Judges: Sheindlin
Filed Date: 9/5/1995
Status: Precedential
Modified Date: 10/19/2024
INTRODUCTION
The defendant stands indicted under two separate indictments for the same event. The original indictment (No. 2026/ 95) mistakenly accuses the defendant of manslaughter in the second degree and erroneously omits the charge actually voted by the Grand Jury, to wit: criminally negligent homicide. The second indictment (No. 2132/95) accuses the defendant of criminally negligent homicide. This indictment was prepared, signed and filed when the People belatedly discovered that the sole charge voted by the Grand Jury was inexplicably omitted from the original indictment. The defense now moves for dismissal of each of the indictments.
FINDINGS OF FACT
The defendant, a New York City police officer, is accused of causing the death of Anthony Baez on December 22, 1994 by compressing his neck and chest during an altercation and struggle. The prosecution contends that the action of the defendant caused the death of Mr. Baez due to asphyxia complicated by chronic and acute asthma. On March 16, 1995, a Bronx Grand Jury charged the defendant with a single count of criminally negligent homicide. Indictment number 2026/95 was prepared by the District Attorney’s office, signed by the foreperson
The defendant now moves to dismiss the manslaughter indictment (No. 2026/95) on the grounds that it fails to confer proper jurisdiction upon the court in that 12 members of the Grand Jury did not concur in the findings of that charge. The People respond that the court has the authority to reduce the incorrect charge of manslaughter in the second degree to the properly voted count of criminally negligent homicide.

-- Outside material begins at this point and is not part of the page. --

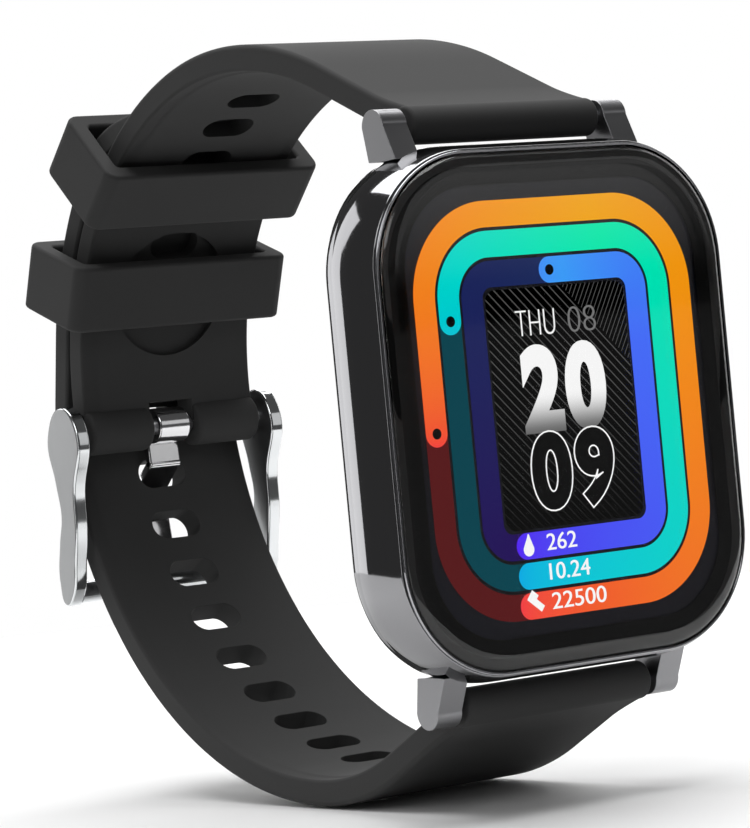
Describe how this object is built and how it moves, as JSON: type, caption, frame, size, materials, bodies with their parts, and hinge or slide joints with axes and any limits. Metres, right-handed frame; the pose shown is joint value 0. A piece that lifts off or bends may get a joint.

The defendant also moves to dismiss the criminally negligent homicide indictment (No. 2132/95) on the grounds that the filing of a "corrected” indictment was an improper attempt to circumvent the People’s lack of statutory authority to amend the indictment. The defendant further argues that this indictment represents an improper extension of the Grand Jury. The People contend that the procedure adopted by the prosecution to obtain a "corrected” indictment was proper and based on established legal authority.
CONCLUSIONS OF LAW
Article I, § 6 of the New York Constitution guarantees a person the right to indictment by a Grand Jury prior to being tried for an infamous crime. "The only methods of prosecuting an offense in superior court are by an indictment filed therewith by a grand jury or by a superior court information filed therewith by a district attorney.” (CPL 210.05.) "[A] court’s jurisdiction over a defendant in felony cases must be based upon the decision of a Grand Jury as expressed in an indictment.” (People v Jackson, 153 Misc 2d 270, 271 [Sup Ct, Bronx County 1991].)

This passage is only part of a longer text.